A Distributed Mincut/Maxflow Algorithm Combining Path Augmentation and Push-Relabel

We develop a novel distributed algorithm for the minimum cut problem. We primarily aim at solving large sparse problems. Assuming vertices of the graph are partitioned into several regions, the algorithm performs path augmentations inside the regions and updates of the push-relabel style between the regions. The interaction between regions is considered expensive (regions are loaded into the memory one-by-one or located on separate machines in a network). The algorithm works in sweeps - passes over all regions. Let $B$ be the set of vertices incident to inter-region edges of the graph. We present a sequential and parallel versions of the algorithm which terminate in at most $2|B|^2+1$ sweeps. The competing algorithm by Delong and Boykov uses push-relabel updates inside regions.
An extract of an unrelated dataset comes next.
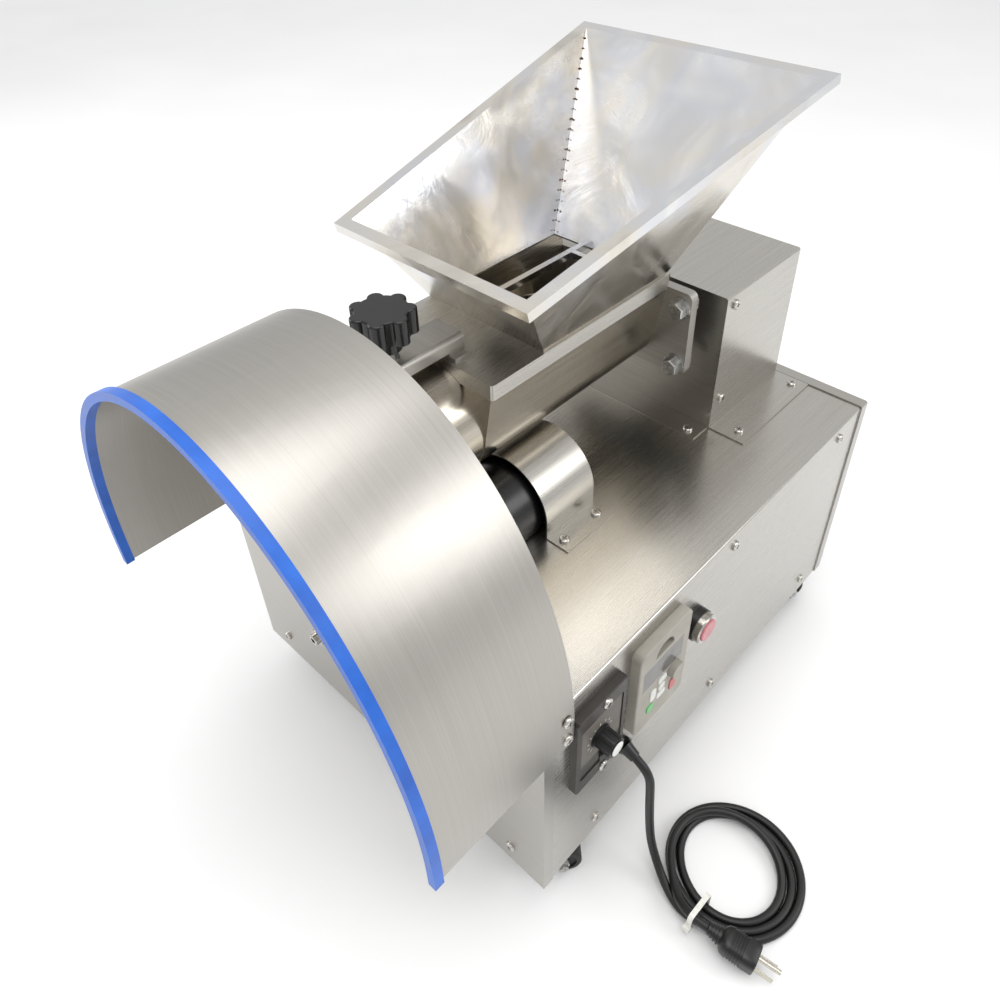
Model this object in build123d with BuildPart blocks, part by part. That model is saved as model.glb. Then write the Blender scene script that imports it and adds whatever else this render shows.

In the case of a fixed partition we prove that this algorithm has a tight $O(n^2)$ bound on the number of sweeps, where $n$ is the number of vertices. We tested sequential versions of the algorithms on instances of maxflow problems in computer vision. Experimentally, the number of sweeps required by the new algorithm is much lower than for the Delong and Boykov's variant. Large problems (up to $10^8$ vertices and $6\cdot 10^8$ edges) are solved using under 1GB of memory in about 10 sweeps.